Moins de flux c’est plus de clarté.

 

3. Sensibiliser aux enjeux de santé mentale et de diversité neuropsychique

 

La slow communication est aussi une démarche d’inclusion.
Les équipes ont tout à gagner à comprendre que chacun ne traite pas l’information à la même vitesse, ni avec la même aisance.

 

 

Cela peut prendre la forme de :

  • formations internes ou ateliers sur la surcharge cognitive ;
  • partages de bonnes pratiques de communication ;
  • discussions ouvertes sur les besoins individuels (temps de réponse, modes de communication préférés, limites personnelles).

 

Une équipe informée est une équipe plus juste et plus efficace.

 

4. Valoriser la qualité plutôt que la vitesse

 

Un message clair vaut mieux que dix messages rapides. Une réponse réfléchie vaut mieux qu’une réponse immédiate. Une disponibilité maîtrisée vaut mieux qu’une connexion permanente.

 

Ces principes, appliqués au quotidien, transforment le climat de travail et renforcent le bien-être collectif.

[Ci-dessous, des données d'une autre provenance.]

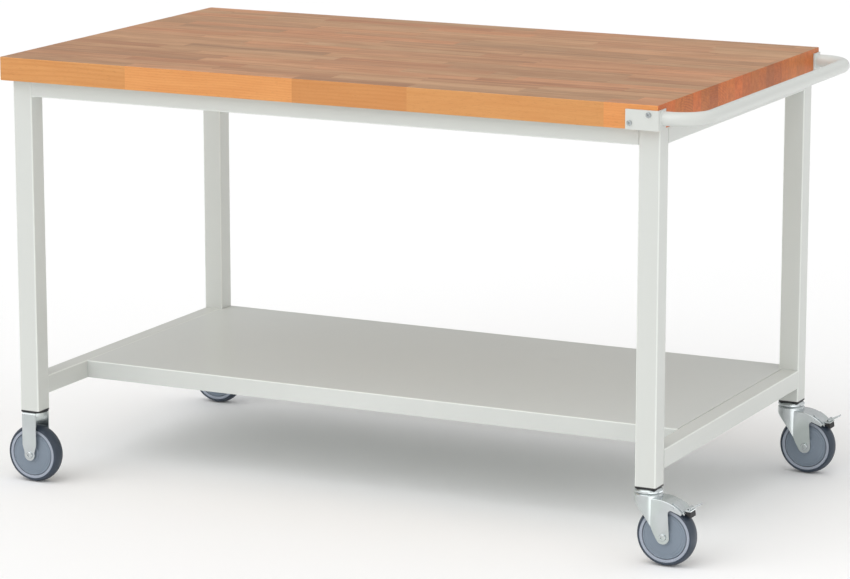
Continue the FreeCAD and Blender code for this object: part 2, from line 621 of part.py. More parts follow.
def make_brake_pedal():
    """Lever in the fork's window: a curved cap, two cheeks on the pin, the pad's carrier and a foot tab."""
    outside = WINDOW_HALF_WIDTH - PEDAL_SIDE_GAP
    inside = outside - PEDAL_SHEET
    start, end = WINDOW_START + PEDAL_SIDE_GAP, 83.8
    cap = side_prism(cap_outline(start, end), -outside, outside)
    corners = [edge for edge in parallel_edges(cap, Z_AXIS) if edge.CenterOfMass.x < start + 0.5]
    cap = cap.makeFillet(3.0, corners)
    cheek = outline([(55.5, 126.0), (58.2, 128.6), (59.4, 131.2), (70.0, 127.0), (78.0, 121.0), (end, 115.5),
                     (end, 111.5), (76.0, 117.0), (68.0, 121.0), (63.5, 121.2), (57.0, 121.2)])
    carrier = side_prism(outline([(77.0, 122.0), (84.0, 120.6), (95.0, 120.0), (95.0, 118.0), (84.0, 118.0),
                                  (77.0, 120.5)]), -PAD_HALF_WIDTH, PAD_HALF_WIDTH)
    knuckle = cylinder(KNUCKLE_RADIUS, KNUCKLE_X, -PEDAL_TAB_HALF_WIDTH - 2, KNUCKLE_Z,
                       2 * PEDAL_TAB_HALF_WIDTH + 4, Y_AXIS)
    tab_profile = outline([(88.0, 119.5), (90.5, 119.5), (99.0, 125.5), (113.0, 133.5), (112.0, 136.0),
                           (97.5, 128.8), (89.0, 124.5)])
    tab = side_prism(tab_profile, -PEDAL_TAB_HALF_WIDTH, PEDAL_TAB_HALF_WIDTH)
    corners = [edge for edge in parallel_edges(tab, at(-1.0, 2.5).normalize())
               if edge.CenterOfMass.x > 112]
    tab = tab.makeFillet(4.0, corners)
    pedal = cap.fuse([side_prism(cheek, -outside, -inside), side_prism(cheek, inside, outside),
                      carrier, knuckle, tab])
    pedal = pedal.cut(cylinder(KNUCKLE_BORE, KNUCKLE_X, -60, KNUCKLE_Z, 120, Y_AXIS))
    bore = PEDAL_PIN_RADIUS + RUNNING_GAP
    return pedal.cut(cylinder(bore, PEDAL_PIN_X, -60, PEDAL_PIN_Z, 120, Y_AXIS)).removeSplitter()


def cap_outline(start, end):
    """Band above the fender's roof, concentric with it, from one x to the other."""
    centre_x, centre_z = FENDER_START, CROWN_TOP - FENDER_RADIUS
    outer = FENDER_RADIUS + CAP_RISE
    inner = outer - PEDAL_SHEET

    def on_arc(radius, x):
        return (x, centre_z + math.sqrt(radius ** 2 - (x - centre_x) ** 2))

    middle = (start + end) / 2
    return [arc(on_arc(outer, start), on_arc(outer, middle), on_arc(outer, end)),
            line(on_arc(outer, end), on_arc(inner, end)),
            arc(on_arc(inner, end), on_arc(inner, middle), on_arc(inner, start)),
            line(on_arc(inner, start), on_arc(outer, start))]


def make_brake_pad():
    profile = outline([(84.5, 118.0), (94.0, 118.0), (95.5, 105.5), (85.5, 112.5)])
    return side_prism(profile, -PAD_HALF_WIDTH, PAD_HALF_WIDTH)


def make_pedal_pin():
    pin = cylinder(PEDAL_PIN_RADIUS, PEDAL_PIN_X, -FORK_HALF_WIDTH, PEDAL_PIN_Z, 2 * FORK_HALF_WIDTH, Y_AXIS)
    for low in (-FORK_HALF_WIDTH - 1, FORK_HALF_WIDTH):
        pin = pin.fuse(cylinder(PEDAL_PIN_RADIUS + 1.2, PEDAL_PIN_X, low, PEDAL_PIN_Z, 1, Y_AXIS))
    return pin


def save_wheel(label, place, axle_x, fork_half):
    """Write the pieces of one wheel; place is the caster's centre line on the floor."""
    axle = place + Vector(axle_x, 0, WHEEL_RADIUS)
    inner_half = fork_half - FORK_SHEET - HOLE_CLEARANCE
    pieces = {"tyre": make_tyre(), "wheel_core": make_wheel_core(), "thread_guards": make_thread_guards(),
              "wheel_bearings": make_wheel_bearings(), "axle_tube": make_axle_tube(inner_half),
              "axle": make_axle(fork_half)}
    for piece, shape in pieces.items():
        save(piece + "_" + label, moved(shape, axle))


def moved(shape, offset):
    if isinstance(shape, list):
        return [solid.translated(offset) for solid in shape]
    return shape.translated(offset)


def make_casters():
    inserts, bolts, balls = [], [], []
    for end, y in LEG_Y.items():
        for side, x in LEG_X.items():
            label = end + "_" + side
            place = Vector(x, y, 0)
            inserts.append(make_insert().translated(place))
            if side == "left":
                cup_low = MOUNT_Z - FORK_SHEET - FIXED_CUP_HEIGHT + 2
                bolts.append(make_caster_bolt(cup_low).translated(place))
                save("fixed_fork_" + label, moved(make_fixed_fork(), place))
                save_wheel(label, place, 0.0, FIXED_HALF_WIDTH)
                continue
            bolts.append(make_caster_bolt(KINGPIN_BOTTOM).translated(place))
            balls.extend(moved(make_swivel_balls(), place))
            save("swivel_head_" + label, moved(make_swivel_head(), place))
            save("swivel_fork_" + label, moved(make_swivel_fork(), place))
            save("brake_pedal_" + label, moved(make_brake_pedal(), place))
            save("brake_pad_" + label, moved(make_brake_pad(), place))
            save("pedal_pin_" + label, moved(make_pedal_pin(), place))
            save_wheel(label, place, TRAIL, FORK_HALF_WIDTH)
    save("leg_inserts", inserts)
    save("caster_bolts", bolts)
    save("swivel_balls", balls)


def make_screws():
    handle_screws = [pan_screw(point, direction, SCREW_LENGTH)
                     for side in (-1, 1) for point, direction in bracket_screw_places(side)]
    save("handle_screws", handle_screws)
    save("worktop_screws", [pan_screw(point, direction, SCREW_LENGTH - 1)
                            for point, direction in tab_screw_places()])
    shelf_screws = [pan_screw(point, direction, SHEET + TUBE_WALL + 4)
                    for side in ("left", "right") for point, direction in shelf_screw_places(side)]
    save("shelf_screws", shelf_screws)


save("worktop", make_worktop())
make_legs()
make_top_rails()
make_side_rails()
save("shelf_tray", make_shelf_tray())
save("shelf_stiffener", make_shelf_stiffener())
save("fixing_tabs", make_tabs())
save("push_handle", make_push_handle())
save("handle_bracket_front", make_handle_bracket(-1))
save("handle_bracket_rear", make_handle_bracket(1))
make_screws()
make_casters()
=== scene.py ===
"""Mobile workbench: wooden top, painted tube frame, steel shelf, push handle and casters.

The design is loaded as a fixed frame. Parts whose shape is already right keep their mesh, merged and
with softened edges; the rest are surfaces worked out here from the frame's own sizes. Metres, +Z up,
+X towards the push handle, -Y the front.
"""
import json
import math

import bmesh
import bpy
import numpy as np
from bpy.props import FloatProperty, FloatVectorProperty, PointerProperty
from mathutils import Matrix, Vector

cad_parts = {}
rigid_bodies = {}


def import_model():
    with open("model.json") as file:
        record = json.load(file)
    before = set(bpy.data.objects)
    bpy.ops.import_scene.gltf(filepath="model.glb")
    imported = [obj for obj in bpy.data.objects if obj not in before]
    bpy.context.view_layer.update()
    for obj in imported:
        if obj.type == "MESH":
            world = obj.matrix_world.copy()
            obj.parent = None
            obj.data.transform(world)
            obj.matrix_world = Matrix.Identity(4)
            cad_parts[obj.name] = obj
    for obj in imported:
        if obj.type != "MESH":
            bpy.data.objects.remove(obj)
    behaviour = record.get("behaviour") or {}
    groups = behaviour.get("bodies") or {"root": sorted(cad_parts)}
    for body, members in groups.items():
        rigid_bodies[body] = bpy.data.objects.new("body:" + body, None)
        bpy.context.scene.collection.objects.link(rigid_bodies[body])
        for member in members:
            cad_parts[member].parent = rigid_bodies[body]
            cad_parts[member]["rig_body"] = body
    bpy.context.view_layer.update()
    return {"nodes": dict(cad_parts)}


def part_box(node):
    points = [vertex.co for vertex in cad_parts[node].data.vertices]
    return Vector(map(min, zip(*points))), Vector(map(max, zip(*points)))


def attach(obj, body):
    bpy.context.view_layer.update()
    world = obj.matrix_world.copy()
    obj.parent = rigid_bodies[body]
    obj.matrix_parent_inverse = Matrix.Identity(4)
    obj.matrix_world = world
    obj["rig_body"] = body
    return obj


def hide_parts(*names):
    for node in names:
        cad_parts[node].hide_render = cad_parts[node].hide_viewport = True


bl_info = {
    "name": "Mobile Workbench",
    "version": (1, 0, 0),
    "blender": (4, 5, 0),
    "location": "View3D > Sidebar > Workbench",
    "description": "Builds a mobile workbench with a beech top, steel frame and casters",
    "category": "Object",
}

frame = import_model()
MM = 0.001
RIGHT_ENDS = ("front_right", "rear_right")
LEFT_ENDS = ("front_left", "rear_left")
ENDS = RIGHT_ENDS + LEFT_ENDS

JOINT_WIDTH = 0.0006          # glue joint between two blocks of the top
RING_SPACING = 0.0052         # one growth ring
HANDLE_BEND = 62 * MM         # centre-line radius of the handle's two bends
HANDLE_WELD = 2.2 * MM        # leg length of the weld round the handle's ends
BEAD_CLEARANCE = 4 * MM       # a weld bead stops this far from a tube's corners
RIPPLE_LENGTH = 3.2 * MM      # one ripple of a weld bead
RIPPLE_HEIGHT = 0.4 * MM
STUDIO_REACH = 60.0           # half the side of the floor
BACKDROP_RADIUS = 58.0
CAMERA_PLACE = (3.3186, -6.7528, 2.0048)
# reflector cards: name, then x from and to and y from and to
CARDS = (("card_right", (0.86, 1.25, -1.55, 0.15)), ("card_left", (-0.62, -0.30, -1.55, -0.55)))
# lights: name, direction that the light comes from, spread in degrees, strength
SUNS = (("key", (-0.22, -0.50, 0.60), 70.0, 1.15), ("low", (-0.25, -0.95, 0.30), 40.0, 0.20),
        ("side", (0.95, -0.25, 0.30), 40.0, 0.19))


# Surfaces

def mesh_piece(name, points, faces, sharp_angle=30.0):
    """A smooth-shaded object from vertex and face arrays; edges sharper than the angle stay hard."""
    mesh = bpy.data.meshes.new(name)
    mesh.from_pydata(points, [], faces)
    mesh.polygons.foreach_set("use_smooth", np.ones(len(mesh.polygons), bool))
    mesh.set_sharp_from_angle(angle=math.radians(sharp_angle))
    mesh.update()
    piece = bpy.data.objects.new(name, mesh)
    bpy.context.scene.collection.objects.link(piece)
    return piece


def grid_faces(rows, columns, wrap_rows, wrap_columns):
    """Quads between neighbours of a rows by columns grid of vertices, joined round where it wraps."""
    down = np.arange(rows if wrap_rows else rows - 1)[:, None]
    across = np.arange(columns if wrap_columns else columns - 1)[None, :]
    below, beside = (down + 1) % rows, (across + 1) % columns
    corners = (down * columns + across, down * columns + beside,
               below * columns + beside, below * columns + across)
    return np.stack([np.broadcast_to(c, (down.size, across.size)) for c in corners], -1).reshape(-1, 4)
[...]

Débrancher la pression, reconnecter l’humain

Adopter la slow communication, c’est accepter que la qualité d’un échange ne se mesure pas à sa rapidité, mais à la manière dont il soutient celles et ceux qui y participent. C’est aussi reconnaître que nos outils et nos pratiques ne sont pas neutres, ils façonnent nos journées, nos relations et nos états mentaux.

 

En intégrant cette approche dans la conception et dans les cultures de travail, on ne cherche pas à ralentir le monde, mais à le rendre plus respirable. On crée des espaces où l’attention est respectée, où l’on peut travailler sans s’épuiser, où chacun trouve un rythme qui lui permet d’exister pleinement. La slow communication n’est pas une tendance. C’est une direction. Un choix de design. Un choix de société.

 

Et surtout, c’est une invitation à imaginer des environnements numériques qui nous laissent la place de penser, de créer et d’être humains (vraiment).